The Ossipee Valley Fair may use the tagline “the friendliest of fairs,” but there’s another reason you’ll want to make a trip to South Hiram village next weekend: to meet Zeus, the 7-year-old Belgian draft horse.

“We believe Zeus is the largest horse living in the United States and we’re waiting on confirmation from the Guinness Book of World Records,” said Judy Leonhart, one of the fair directors. “He is 21 hands tall and just shy of 3,000 pounds. He’s a giant among giants, really. But his personality is like a lap dog.

“The guys have been on the fairgrounds building a special box stall especially for him. It’s going to be great to have this big boy with us this year.”

There will be plenty of other animals to keep Zeus company at the fairgrounds. The horse pulling competition on Saturday is expected to be even larger than last year, along with the draft horse and pony show. And the dairy, beef, goat and sheep barns are expected to be full.

“We’re one of the first fairs and we’ve always prided ourselves on providing a great learning experience for kids showing animals at our fair,” Leonhart said of the many 4-H and youth shows. There will also be general livestock shows featuring local farms.

Friday night’s Grand Parade will feature a variety of floats, antique cars and engines. Antique car enthusiasts can attend the fair’s all-day car show on Sunday.

For those with an interest in faster-moving vehicles, the four-wheel-drive and ATV time trials will be held Saturday and Sunday. Thursday night features a “Smoke Show” burnout pad. If you attend, be prepared for the burning-rubber smell inherent with this event.

Novelty events make each fair unique, and the Ossipee Valley Fair has its share of silly fun with the frog jumping contest, egg toss and skillet throwing.

Fair officials are also hoping to host a watermelon seed-spitting contest, but that depends on the watermelon supply.

“Anyone who lugs a watermelon with seeds — and they have to have the black seeds — will likely get in free to the fair,” Leonhart said. “We had to cancel this contest the past two years because we couldn’t find watermelons with seeds.”

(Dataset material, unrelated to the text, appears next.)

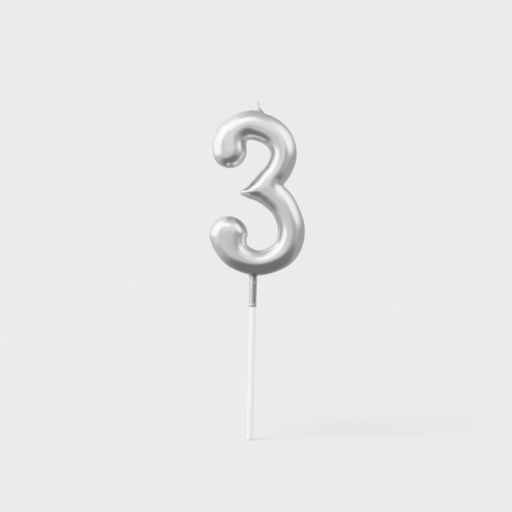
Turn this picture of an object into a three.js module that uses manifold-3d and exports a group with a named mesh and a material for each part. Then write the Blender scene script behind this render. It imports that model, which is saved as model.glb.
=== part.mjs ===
// A birthday candle cast as the numeral 3 on a hollow plastic stick.
//
// Millimetres, +Z up. The origin is the centre of the stick's foot. The numeral stands in the
// XZ plane: its domed front faces -Y and its flat back faces +Y.
//
// Four pieces: the cast wax numeral, the wick cast into it, the stick that the wax is cast
// around, and the silver coat that the numeral and the top of the stick are dipped in.

import * as THREE from 'three';
import { mergeVertices } from 'three/addons/utils/BufferGeometryUtils.js';
import Module from 'manifold-3d';

const wasm = await Module();
wasm.setup();

// ---- Driving dimensions ----

// The numeral's strokes. Each row is a place on the middle line of the stroke and half the
// width of the flat back there: [x, z, half width]. The upper knob is a stroke of its own,
// because its turn into the bowl is tighter than the stroke is wide.
const UPPER_KNOB = [
  [-9.2, 134.8, 8.0],
  [-9.3, 138.4, 8.0],
  [-8.0, 142.3, 7.2],
];
const UPPER_BOWL = [
  [-8.0, 142.3, 7.2],
  [-3.3, 146.1, 6.6],
  [2.3, 146.9, 6.9],
  [12.5, 142.0, 6.5],
  [16.1, 133.8, 6.2],
  [13.4, 125.6, 6.1],
  [8.6, 120.3, 5.9],
  [5.6, 117.3, 5.6],
];
const CUSP = [
  [-3.0, 115.4, 1.5],
  [-0.3, 115.6, 3.15],
  [2.6, 116.2, 4.9],
  [6.0, 117.0, 6.5],
];
const LOWER_BOWL = [
  [6.5, 116.9, 6.35],
  [12.0, 113.4, 6.6],
  [16.4, 108.3, 6.3],
  [19.8, 97.3, 6.3],
  [16.4, 87.5, 6.2],
  [4.5, 82.4, 5.9],
  [-5.8, 86.2, 6.8],
  [-9.2, 92.0, 8.2],
  [-9.7, 95.3, 9.1],
];
const STROKES = [UPPER_KNOB, UPPER_BOWL, CUSP, LOWER_BOWL];

// The section of a stroke: a flat back, a steep wall, and a front that curves over from the
// wall to a level face. The curve is a quarter of an ellipse, which a narrow stroke cuts short.
const BACK_Y = 4.4;
const WALL_DEPTH = 4.8;
const WALL_DRAFT = 0.25;
const CURVE_REACH = 7;
const CURVE_RISE = 6.2;
const CURVE_RINGS = 6;

// How finely a stroke is divided along its length and round its ends.
const STATION_STEP = 2.2;
const END_RIBS = 14;

// The silver coat's thickness, and the gap that keeps it clear of the wax.
const COAT = 0.3;
const GAP = 0.25;

// The stick, which leans a little to the numeral's left at its foot.
const STICK_RADIUS = 1.55;
const STICK_BORE = 0.9;
const STICK_LEAN = THREE.MathUtils.degToRad(1.4);
const STICK_SHOWN = 77;
const STICK_SUNK = 8;
const STICK_SIDES = 32;

// The peg of wax that fills the top of the stick's bore: how far down it reaches, how far up
// it runs into the numeral's wax, and its gap to the bore.
const PEG_LENGTH = 5;
const PEG_ROOT = 0.5;
const BORE_GAP = 0.3;

// The coat's sleeve over the top of the stick, and how far it runs up into the numeral.
const SLEEVE_LENGTH = 15;
const SLEEVE_WALL = 0.2;
const SLEEVE_GAP = 0.15;
const SLEEVE_ROOT = 2;

// The wick, from the tip of its stub down through both bowls.
const WICK_RADIUS = 0.65;
const WICK_SIDES = 10;
const WICK_STEPS = 48;
const WICK_GAP = 0.3;
const WICK_ROUTE = [
  [3.9, 1.2, 158.4],
  [4.8, 0.4, 153.8],
  [7.0, 0, 148.6],
  [12.5, 0, 141.9],
  [16.1, 0, 133.8],
  [13.8, 0, 125.6],
  [12.0, 0, 117.8],
  [16.2, 0, 108.5],
  [19.8, 0, 97.3],
  [16.4, 0, 87.5],
  [8.0, 0, 83.0],
];

// How close two vertices are to be one, and how far a cutting rod runs past what it cuts.
const WELD = 1e-4;
const OVERSHOOT = 1;

// ---- Solids and booleans ----

// A closed three.js geometry as a manifold, with its vertices welded.
function toManifold(geometry) {
  const bare = new THREE.BufferGeometry();
  bare.setAttribute('position', geometry.getAttribute('position'));
  bare.setIndex(geometry.index);
  const welded = mergeVertices(bare, WELD);
  const triVerts = [];
  for (let i = 0; i < welded.index.count; i += 3) {
    const [a, b, c] = [0, 1, 2].map((k) => welded.index.getX(i + k));
    if (a !== b && b !== c && c !== a) triVerts.push(a, b, c);
  }
  return new wasm.Manifold(new wasm.Mesh({
    numProp: 3,
    vertProperties: new Float32Array(welded.getAttribute('position').array),
    triVerts: new Uint32Array(triVerts),
  }));
}

// A manifold as a named three.js mesh.
function toMesh(name, solid, material) {
  const { vertProperties, triVerts } = solid.getMesh();
  const geometry = new THREE.BufferGeometry();
  geometry.setAttribute('position', new THREE.BufferAttribute(vertProperties, 3));
  geometry.setIndex(new THREE.BufferAttribute(triVerts, 1));
  geometry.computeVertexNormals();
  const mesh = new THREE.Mesh(geometry, material);
  mesh.name = name;
  return mesh;
}

// ---- The numeral ----

// Half of a stroke's section, set in from the outside by inset on every face. Each point is
// [distance from the middle line, y], from the middle of the back round to the middle of the
// front.
function halfSection(halfWidth, inset) {
  const backReach = halfWidth - inset;
  const wallY = BACK_Y - WALL_DEPTH;
  const reach = CURVE_REACH - inset;
  const rise = CURVE_RISE - inset;
  const centre = backReach - WALL_DRAFT - reach;
  const lastAngle = Math.acos(Math.max(0, -centre) / reach);
  const section = [[0, BACK_Y - inset], [backReach, BACK_Y - inset]];
  for (let ring = 0; ring < CURVE_RINGS; ring += 1) {
    const angle = (ring / CURVE_RINGS) * lastAngle;
    section.push([centre + reach * Math.cos(angle), wallY - rise * Math.sin(angle)]);
  }
  return [...section, [0, wallY - rise * Math.sin(lastAngle)]];
}

// Places along a stroke, an even step apart on the smooth curve through its rows.
function strokeStations(rows) {
  const points = rows.map(([x, z, halfWidth]) => new THREE.Vector3(x, z, halfWidth));
  const curve = new THREE.CatmullRomCurve3(points);
  const count = Math.round(curve.getLength() / STATION_STEP);
  const stations = [];
  for (let i = 0; i <= count; i += 1) {
    const point = curve.getPointAt(i / count);
    const tangent = curve.getTangentAt(i / count);
    const heading = Math.atan2(tangent.y, tangent.x);
    stations.push({ x: point.x, z: point.y, halfWidth: point.z, heading });
  }
  return stations;
}

// The half sections all the way round a stroke: up its left side, round its far end, back down
// its right side and round its near end. Each is a station and the way that its section faces.
function ribsAround(stations) {
  const quarter = Math.PI / 2;
  const left = stations.map((station) => ({ station, facing: station.heading + quarter }));
  const right = stations.map((station) => ({ station, facing: station.heading - quarter })).reverse();
  const turned = (rib) => Array.from(
    { length: END_RIBS - 1 },
    (_, i) => ({ station: rib.station, facing: rib.facing - ((i + 1) / END_RIBS) * Math.PI }),
  );
  return [...left, ...turned(left.at(-1)), ...right, ...turned(right.at(-1))];
}

// A closed stroke with round ends.
function stroke(rows, inset) {
  const ribs = ribsAround(strokeStations(rows));
  const positions = [];
  const index = [];
  for (const { station, facing } of ribs) {
    for (const [reach, y] of halfSection(station.halfWidth, inset)) {
      positions.push(station.x + reach * Math.cos(facing), y, station.z + reach * Math.sin(facing));
    }
  }
  const perRib = positions.length / 3 / ribs.length;
  for (let rib = 0; rib < ribs.length; rib += 1) {
    const here = rib * perRib;
    const next = ((rib + 1) % ribs.length) * perRib;
    for (let i = 0; i < perRib - 1; i += 1) {
      index.push(here + i, here + i + 1, next + i + 1);
      index.push(here + i, next + i + 1, next + i);
    }
  }
  const geometry = new THREE.BufferGeometry();
  geometry.setAttribute('position', new THREE.Float32BufferAttribute(positions, 3));
  geometry.setIndex(index);
  return toManifold(geometry);
}

function numeral(inset) {
  return STROKES.map((rows) => stroke(rows, inset)).reduce((whole, next) => whole.add(next));
}

// ---- Rods along the stick, and tubes along the wick ----

const stickWay = new THREE.Vector3(Math.sin(STICK_LEAN), 0, Math.cos(STICK_LEAN));

// A round rod on the stick's middle line, between two distances from the foot.
function rodOnStick(radius, from, to) {
  const rod = new THREE.CylinderGeometry(radius, radius, to - from, STICK_SIDES);
  rod.applyQuaternion(new THREE.Quaternion().setFromUnitVectors(new THREE.Vector3(0, 1, 0), stickWay));
  const middle = stickWay.clone().multiplyScalar((from + to) / 2);
  rod.translate(middle.x, middle.y, middle.z);
  return toManifold(rod);
}

const wickRoute = new THREE.CatmullRomCurve3(WICK_ROUTE.map((point) => new THREE.Vector3(...point)));

// A round solid along the wick's route.
function tubeOnWick(radius) {
  const section = new THREE.Shape();
  for (let side = 0; side < WICK_SIDES; side += 1) {
    const turn = (side / WICK_SIDES) * 2 * Math.PI;
    const move = side === 0 ? 'moveTo' : 'lineTo';
    section[move](radius * Math.cos(turn), radius * Math.sin(turn));
  }
  section.closePath();
  return toManifold(new THREE.ExtrudeGeometry(section, { steps: WICK_STEPS, extrudePath: wickRoute }));
}

// ---- The four pieces ----

const stickTop = STICK_SHOWN + STICK_SUNK;

function waxCore() {
  const socket = rodOnStick(STICK_RADIUS + GAP, STICK_SHOWN - STICK_SUNK, stickTop + GAP);
  const pegTop = stickTop + GAP + PEG_ROOT;
  const peg = rodOnStick(STICK_BORE - BORE_GAP, stickTop - PEG_LENGTH, pegTop);
  const wickHole = tubeOnWick(WICK_RADIUS + WICK_GAP);
  return numeral(COAT + GAP).subtract(socket).add(peg).subtract(wickHole);
}

function silverCoat() {
  const foot = STICK_SHOWN - SLEEVE_LENGTH;
  const top = STICK_SHOWN + SLEEVE_ROOT;
  const bore = STICK_RADIUS + SLEEVE_GAP;
  const sleeve = rodOnStick(bore + SLEEVE_WALL, foot, top);
  const passage = rodOnStick(bore, foot - OVERSHOOT, top + OVERSHOOT);
  const wickHole = tubeOnWick(WICK_RADIUS + WICK_GAP);
  return numeral(0).add(sleeve).subtract(numeral(COAT)).subtract(passage).subtract(wickHole);
}

function stick() {
  const bore = rodOnStick(STICK_BORE, -OVERSHOOT, stickTop + OVERSHOOT);
  return rodOnStick(STICK_RADIUS, 0, stickTop).subtract(bore);
}

const white = new THREE.MeshStandardMaterial({ color: 0xf2f1ec, roughness: 0.3, metalness: 0 });
const wax = new THREE.MeshStandardMaterial({ color: 0xe9e4d8, roughness: 0.6, metalness: 0 });
const silver = new THREE.MeshStandardMaterial({ color: 0xc4c6c8, roughness: 0.3, metalness: 0.9 });
const cotton = new THREE.MeshStandardMaterial({ color: 0xf0ebdd, roughness: 0.9, metalness: 0 });

const candle = new THREE.Group();
candle.add(toMesh('wax_core', waxCore(), wax));
candle.add(toMesh('silver_coat', silverCoat(), silver));
candle.add(toMesh('stick', stick(), white));
candle.add(toMesh('wick', tubeOnWick(WICK_RADIUS), cotton));

export default candle;
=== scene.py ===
"""A silver birthday candle cast as the numeral 3, on a white stick, in a plain pale studio.

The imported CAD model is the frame. The silver coat, the stick and the wick are rebuilt here in
finer detail, each in the place that its CAD node holds, and the wax stays as it is packed.
Lengths are in millimetres until a mesh is made, and in metres in Blender.
"""

import math

import bpy
import numpy as np
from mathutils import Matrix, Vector, kdtree, noise


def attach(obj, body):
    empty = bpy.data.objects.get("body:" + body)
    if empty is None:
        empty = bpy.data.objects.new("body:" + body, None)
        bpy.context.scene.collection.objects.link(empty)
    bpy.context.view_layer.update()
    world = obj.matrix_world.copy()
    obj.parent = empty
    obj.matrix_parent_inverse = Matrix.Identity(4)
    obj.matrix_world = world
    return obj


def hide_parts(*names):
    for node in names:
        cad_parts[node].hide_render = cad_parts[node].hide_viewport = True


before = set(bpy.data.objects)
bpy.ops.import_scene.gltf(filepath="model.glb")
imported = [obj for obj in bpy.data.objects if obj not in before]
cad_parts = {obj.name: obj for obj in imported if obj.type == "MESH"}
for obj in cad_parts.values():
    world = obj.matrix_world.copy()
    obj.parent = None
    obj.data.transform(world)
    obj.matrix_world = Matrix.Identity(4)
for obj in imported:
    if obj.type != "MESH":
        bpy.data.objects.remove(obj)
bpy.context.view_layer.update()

MM = 0.001

# ---- The candle's driving dimensions, in millimetres, as the CAD model has them ----

# The numeral's strokes. Each row is a place on the middle line of the stroke and half the
# width of the flat back there: x, z, half width. The upper knob is a stroke of its own,
# because its turn into the bowl is tighter than the stroke is wide.
UPPER_KNOB = (
    (-9.2, 134.8, 8.0),
    (-9.3, 138.4, 8.0),
    (-8.0, 142.3, 7.2),
)
UPPER_BOWL = (
    (-8.0, 142.3, 7.2),
    (-3.3, 146.1, 6.6),
    (2.3, 146.9, 6.9),
    (12.5, 142.0, 6.5),
    (16.1, 133.8, 6.2),
    (13.4, 125.6, 6.1),
    (8.6, 120.3, 5.9),
    (5.6, 117.3, 5.6),
)
CUSP = (
    (-3.0, 115.4, 1.5),
    (-0.3, 115.6, 3.15),
    (2.6, 116.2, 4.9),
    (6.0, 117.0, 6.5),
)
LOWER_BOWL = (
    (6.5, 116.9, 6.35),
    (12.0, 113.4, 6.6),
    (16.4, 108.3, 6.3),
    (19.8, 97.3, 6.3),
    (16.4, 87.5, 6.2),
    (4.5, 82.4, 5.9),
    (-5.8, 86.2, 6.8),
    (-9.2, 92.0, 8.2),
    (-9.7, 95.3, 9.1),
)
STROKES = (UPPER_KNOB, UPPER_BOWL, CUSP, LOWER_BOWL)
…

There will be live entertainment every day and night at the fairgrounds. For those with vocal talent, there’s an opportunity to win $500 at the singing contest Saturday afternoon. Sunday night will feature a concert with the alternative metal rock band Dead Season. Visitors should note there is an additional fee to see that show.

For the do-it-yourself crowd, there will be demonstrations on raising backyard poultry, rabbit fiber, sustainable living, homesteading and solar energy each day at the Agricultural Exhibition Hall. The midway rides will be open daily as well.

There are many more activities packed into this four-day event, as Leonhart can attest.

“After being with the fair for 30 years, you get to be a jack of all trades,” she said. “There’s something at this fair for everybody.”